→ What to work on
From the listing below, tally the lines that include "scene". Return only the total.
----
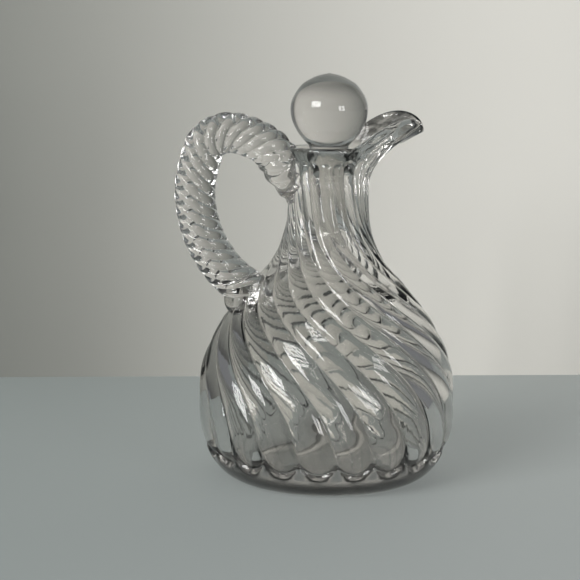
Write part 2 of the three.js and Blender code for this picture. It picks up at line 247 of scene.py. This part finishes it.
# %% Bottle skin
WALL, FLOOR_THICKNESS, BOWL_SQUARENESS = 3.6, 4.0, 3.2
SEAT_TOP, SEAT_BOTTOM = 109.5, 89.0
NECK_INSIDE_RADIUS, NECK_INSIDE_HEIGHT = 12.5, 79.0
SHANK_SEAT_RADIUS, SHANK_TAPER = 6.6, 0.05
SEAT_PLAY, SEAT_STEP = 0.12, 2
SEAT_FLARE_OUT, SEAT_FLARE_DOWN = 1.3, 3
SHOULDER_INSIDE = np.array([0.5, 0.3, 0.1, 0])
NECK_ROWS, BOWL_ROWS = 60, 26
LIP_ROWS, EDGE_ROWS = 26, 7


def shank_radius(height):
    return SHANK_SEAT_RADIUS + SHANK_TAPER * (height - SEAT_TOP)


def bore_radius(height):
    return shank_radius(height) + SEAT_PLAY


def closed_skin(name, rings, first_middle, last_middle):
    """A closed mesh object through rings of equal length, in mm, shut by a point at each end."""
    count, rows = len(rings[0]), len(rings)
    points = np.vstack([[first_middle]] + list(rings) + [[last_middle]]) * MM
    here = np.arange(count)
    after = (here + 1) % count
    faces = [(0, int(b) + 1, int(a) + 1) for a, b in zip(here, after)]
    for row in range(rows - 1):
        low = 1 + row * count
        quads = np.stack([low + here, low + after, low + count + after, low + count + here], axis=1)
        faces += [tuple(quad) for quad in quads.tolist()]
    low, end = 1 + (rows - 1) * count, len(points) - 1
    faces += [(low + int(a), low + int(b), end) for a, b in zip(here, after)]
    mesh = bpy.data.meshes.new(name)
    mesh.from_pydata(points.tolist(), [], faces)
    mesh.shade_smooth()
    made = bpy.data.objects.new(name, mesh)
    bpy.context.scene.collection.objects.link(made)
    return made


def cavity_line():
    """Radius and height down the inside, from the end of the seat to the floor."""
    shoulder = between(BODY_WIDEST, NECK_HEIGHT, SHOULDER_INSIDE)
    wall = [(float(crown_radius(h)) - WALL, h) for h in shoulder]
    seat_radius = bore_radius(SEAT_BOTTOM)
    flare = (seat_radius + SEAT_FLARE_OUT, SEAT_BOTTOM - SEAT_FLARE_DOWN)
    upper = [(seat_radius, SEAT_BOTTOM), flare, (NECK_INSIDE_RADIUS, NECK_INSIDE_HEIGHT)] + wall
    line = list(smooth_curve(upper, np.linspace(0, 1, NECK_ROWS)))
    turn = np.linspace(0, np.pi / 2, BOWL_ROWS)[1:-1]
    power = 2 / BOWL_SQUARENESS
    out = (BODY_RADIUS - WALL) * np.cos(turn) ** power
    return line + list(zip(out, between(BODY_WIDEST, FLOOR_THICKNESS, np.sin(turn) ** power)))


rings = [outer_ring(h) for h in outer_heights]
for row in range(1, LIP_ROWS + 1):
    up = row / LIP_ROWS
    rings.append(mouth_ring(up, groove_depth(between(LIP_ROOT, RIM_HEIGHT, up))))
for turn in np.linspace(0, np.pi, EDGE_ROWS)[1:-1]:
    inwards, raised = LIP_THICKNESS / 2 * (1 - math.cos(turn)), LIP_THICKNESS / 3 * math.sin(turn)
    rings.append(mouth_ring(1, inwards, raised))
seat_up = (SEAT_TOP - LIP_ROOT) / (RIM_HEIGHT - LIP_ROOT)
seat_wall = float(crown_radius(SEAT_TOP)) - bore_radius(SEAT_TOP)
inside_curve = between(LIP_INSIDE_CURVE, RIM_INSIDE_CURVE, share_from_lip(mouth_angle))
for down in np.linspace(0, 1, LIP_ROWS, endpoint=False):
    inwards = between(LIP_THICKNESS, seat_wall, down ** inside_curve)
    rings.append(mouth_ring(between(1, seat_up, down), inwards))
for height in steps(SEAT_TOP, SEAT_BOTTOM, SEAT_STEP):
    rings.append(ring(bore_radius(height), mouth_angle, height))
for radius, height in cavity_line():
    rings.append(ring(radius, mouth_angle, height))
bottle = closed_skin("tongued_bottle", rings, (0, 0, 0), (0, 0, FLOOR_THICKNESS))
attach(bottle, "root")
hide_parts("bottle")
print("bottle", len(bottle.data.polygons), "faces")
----
→ Output
2